● **Objective**: Using the material that follows, identify and copy each line with the string "scene".

● **Rows**:
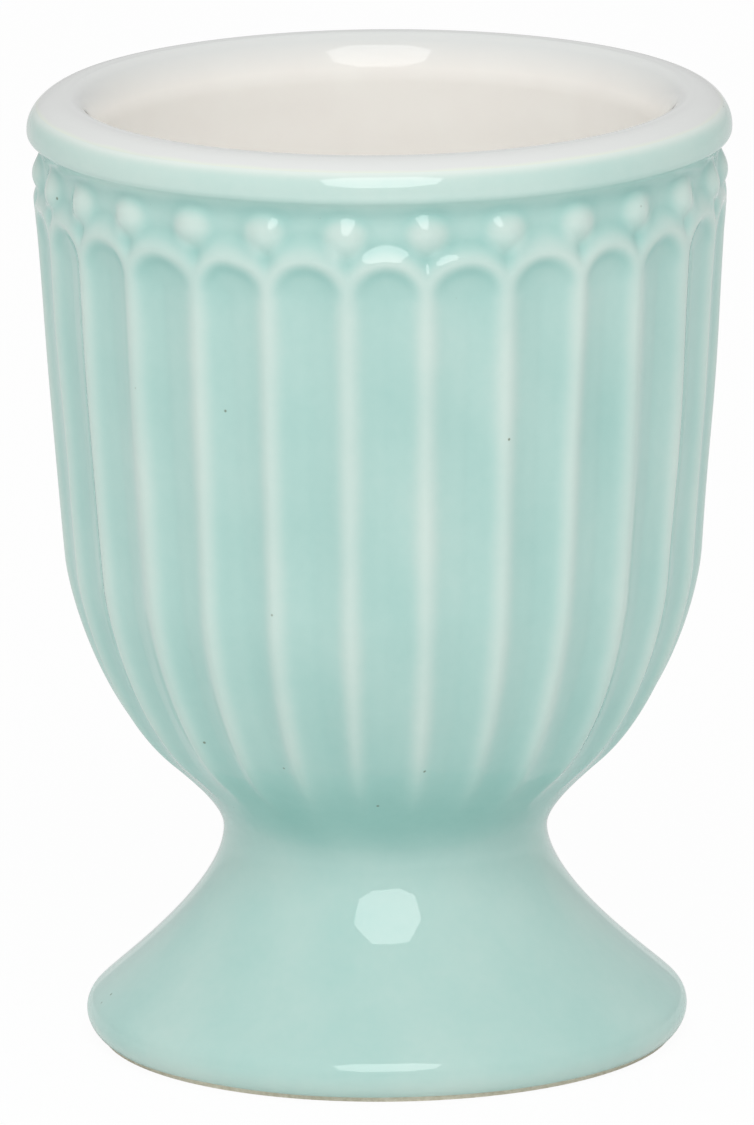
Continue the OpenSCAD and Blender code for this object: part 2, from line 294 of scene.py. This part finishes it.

==

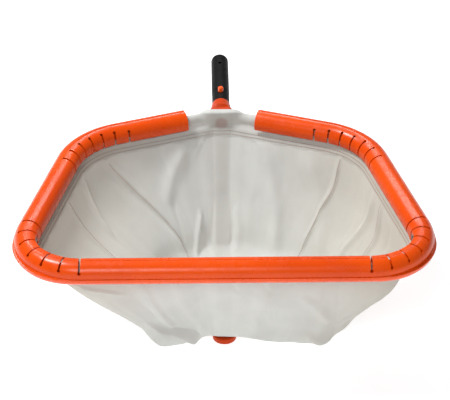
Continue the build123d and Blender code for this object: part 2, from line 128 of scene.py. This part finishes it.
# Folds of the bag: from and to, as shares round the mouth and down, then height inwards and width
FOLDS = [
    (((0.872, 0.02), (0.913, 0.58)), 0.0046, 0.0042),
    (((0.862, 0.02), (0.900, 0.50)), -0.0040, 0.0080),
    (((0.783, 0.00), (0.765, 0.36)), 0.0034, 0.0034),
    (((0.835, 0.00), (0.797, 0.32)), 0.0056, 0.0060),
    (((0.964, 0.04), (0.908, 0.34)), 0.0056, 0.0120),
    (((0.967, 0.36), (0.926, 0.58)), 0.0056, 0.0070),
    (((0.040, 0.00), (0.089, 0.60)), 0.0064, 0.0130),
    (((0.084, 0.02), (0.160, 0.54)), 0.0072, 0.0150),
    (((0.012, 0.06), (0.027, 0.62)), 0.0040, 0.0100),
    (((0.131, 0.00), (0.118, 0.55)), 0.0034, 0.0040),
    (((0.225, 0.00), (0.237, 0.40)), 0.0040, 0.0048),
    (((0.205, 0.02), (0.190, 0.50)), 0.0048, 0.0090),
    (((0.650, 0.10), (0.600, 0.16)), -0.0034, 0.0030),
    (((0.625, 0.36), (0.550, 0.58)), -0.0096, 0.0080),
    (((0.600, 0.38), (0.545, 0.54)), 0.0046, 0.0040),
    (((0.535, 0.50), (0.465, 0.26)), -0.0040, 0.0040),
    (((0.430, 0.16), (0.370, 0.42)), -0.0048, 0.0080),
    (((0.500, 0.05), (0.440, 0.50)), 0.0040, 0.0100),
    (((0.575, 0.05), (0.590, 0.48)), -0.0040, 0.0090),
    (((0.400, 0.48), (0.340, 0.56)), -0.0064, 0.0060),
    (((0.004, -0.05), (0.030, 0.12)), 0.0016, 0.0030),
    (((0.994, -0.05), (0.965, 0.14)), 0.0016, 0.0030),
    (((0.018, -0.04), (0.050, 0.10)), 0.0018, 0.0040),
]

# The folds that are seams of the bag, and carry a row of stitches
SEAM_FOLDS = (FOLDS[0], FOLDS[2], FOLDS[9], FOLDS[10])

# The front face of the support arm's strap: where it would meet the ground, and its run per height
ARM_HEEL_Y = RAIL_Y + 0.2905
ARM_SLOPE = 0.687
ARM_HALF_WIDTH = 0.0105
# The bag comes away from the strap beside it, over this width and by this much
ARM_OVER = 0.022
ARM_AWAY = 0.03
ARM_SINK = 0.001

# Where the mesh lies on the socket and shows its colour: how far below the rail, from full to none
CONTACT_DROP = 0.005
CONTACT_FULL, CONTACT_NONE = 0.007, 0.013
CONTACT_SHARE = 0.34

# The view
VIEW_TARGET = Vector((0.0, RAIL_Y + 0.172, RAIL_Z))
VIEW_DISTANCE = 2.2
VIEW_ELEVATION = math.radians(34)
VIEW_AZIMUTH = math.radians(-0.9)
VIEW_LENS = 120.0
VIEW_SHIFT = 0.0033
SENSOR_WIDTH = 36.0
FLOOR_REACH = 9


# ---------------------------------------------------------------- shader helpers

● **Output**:
Continue the OpenSCAD and Blender code for this object: part 2, from line 294 of scene.py. This part finishes it.
Continue the build123d and Blender code for this object: part 2, from line 128 of scene.py. This part finishes it.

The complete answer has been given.